So you’re in your twenties. You’re out of college, working that 9-to-5 grind, and earning your own paycheck. You’re living in a world of freedom where you can eat what you want, watch what you want, date whomever you want, and travel the world ... and then the bills roll in.
When you’re young and energetic, the temptation is to spend all your money doing fun things while you still can 一 I mean, you’re only young once, right? This is especially true for millennials. I feel like our generation values experiences and making memories over material things. I think this is pretty amazing, and I love that about us! But, unfortunately, the danger of overspending is still there. So what do you do when #yolo and #treatyoself go too far?
As much as we want to live in the moment and “be present,” we have to think about the future. The earlier we save money, the more we’ll have when we’re older. Our twenties is the perfect time to start building up our credit score because you never know when you’ll need to prove your “worth.” Life is unpredictable, so just when you think you’ll be single forever, suddenly you’ll find yourself getting married, buying (or renting ... this is SoCal) a house or apartment, purchasing a new car 一 oh hey! there’s a baby 一 saving for your kid’s college, paying homeowners’ fees and earthquake insurance…

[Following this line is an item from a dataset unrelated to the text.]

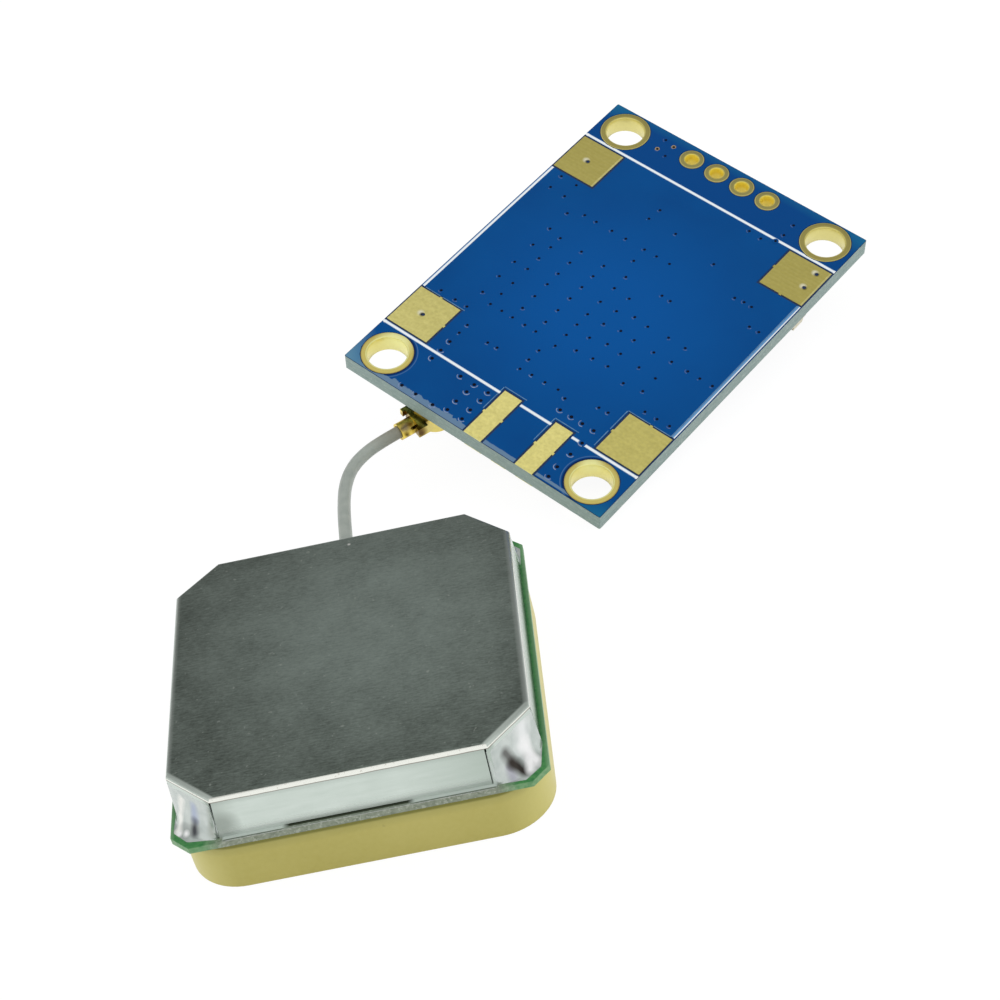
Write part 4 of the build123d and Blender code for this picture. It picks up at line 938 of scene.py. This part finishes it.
bpy.ops.object.mode_set(mode="OBJECT")
first_via.data.shade_smooth()
vias = []
for x, y in via_places:
    via = first_via.copy()
    via.data = first_via.data.copy()
    lean = noise.noise(Vector((x * 0.9, y * 0.9, 0.0))) * 1.4 - 0.3
    facing = Vector((sin(lean), -cos(lean), 0.0))
    close = y > near_line
    narrow = 0.25 if close else 0.78 - 0.5 * noise.noise(Vector((x * 2.1, y * 2.1, 4.0)))
    # Ring faces on the side that faces the light take the painted highlight.
    for face in via.data.polygons:
        out = face.center.length / MM
        if out > via_crown and face.center.normalized().dot(facing) > narrow:
            face.material_index = 1
        if (x, y) in bare_vias and 0.05 < out < via_crown:
            face.material_index = 3
    size = 1.0 if close else 0.8
    on_ink = ink_low < abs(y) < ink_high
    height = mask_skin + (0.019 if on_ink else -0.0015)
    via.data.transform(Matrix.Scale(size, 4, (1, 0, 0)) @ Matrix.Scale(size, 4, (0, 1, 0)))
    via.data.transform(Matrix.Translation((x * MM, -y * MM, height * MM)))
    bpy.context.scene.collection.objects.link(via)
    vias.append(via)
bpy.data.objects.remove(first_via)
filled_vias = joined(vias, "filled_vias")
filled_vias.data.transform(board_place)
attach(filled_vias, "root")

# Edges of the copper under the mask, beside the pads: low ridges that catch the light.
ridge_runs = [
    (-12.1, 8.2, -10.65, 8.2), (-10.3, 8.2, -8.15, 8.2), (8.2, 8.2, 10.25, 8.2),
    (10.6, 8.2, 12.2, 8.2), (8.12, 8.3, 8.12, 10.4), (8.12, 10.7, 8.12, 12.4),
    (-0.7, 12.2, 1.4, 12.2), (4.25, 12.2, 6.45, 12.2), (-0.76, 12.3, -0.76, 14.8),
    (4.2, 12.3, 4.2, 14.8), (12.2, -8.3, 12.2, 8.2),
]
ridge_half, ridge_rise, ridge_round = 0.035, 0.009, 0.006
ridges = []
for left, top, right, bottom in ridge_runs:
    ridge = block(
        (left - ridge_half, -bottom - ridge_half, mask_skin - ridge_rise),
        (right + ridge_half, ridge_half - top, mask_skin + ridge_rise),
    )
    bpy.ops.object.mode_set(mode="EDIT")
    bpy.ops.mesh.select_all(action="SELECT")
    bpy.ops.mesh.bevel(offset=ridge_round * MM, segments=1)
    bpy.ops.object.mode_set(mode="OBJECT")
    ridges.append(ridge)
copper_ridges = joined(ridges, "copper_ridges")
copper_ridges.data.transform(board_place)
# The ridges' pale tone is partly the copper under the thin mask and partly a painted highlight.
copper_ridges.data.materials.append(
    grained("copper_edge_and_highlight", (70, 118, 160), (110, 152, 186), 0.4, 0.0, 0.3)
)
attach(copper_ridges, "root")

# Gold on the plain face: bare pads, whose surface shows faint ripples across the board, with
# four small open vias in the corner pads. The plated holes with their rings follow them.
pad_gold, pad_shader = finish("pad_gold", 0.4, 0.75)
pad_point = board_mm(pad_shader)
pad_axes = axes_of(pad_point)
pad_grain = place_group(grain, pad_point, Size=0.28, Depth=0.01)
pad_waver = place_group(streaks, pad_point, Stretch=(0.6, 2.2, 1.0), Depth=0.0)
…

This all seems daunting, and I’m not trying to scare you. These are all great, exciting things! My point is that the only reason they might terrify you is if you have no savings, a terrible credit score, and debt. The good news is that this can all easily be changed 一 and you can start now.
Saving money is especially hard as a young adult (and even more so in California) because you’re barely venturing out on your own. Your parents might still be there to catch you if you fall hard, but honey, when it comes to money, you’re on your own. Many twentysomethings are still at entry-level jobs, which don’t pay enough to cover expenses and save for the future. But I’m here to tell you that it is possible. It’ll take self-control, responsibility, and dedication, but your future self will thank you.
The even better news? All it will take is a few small changes 一 and they’re not drastic, either. There are easy ways to organize and manage your money. To show you what I’m talking about, here are seven simple tips on how to save money slowly and improve your credit score at the same time.
1. Check your bank account at least 2-3 times a week.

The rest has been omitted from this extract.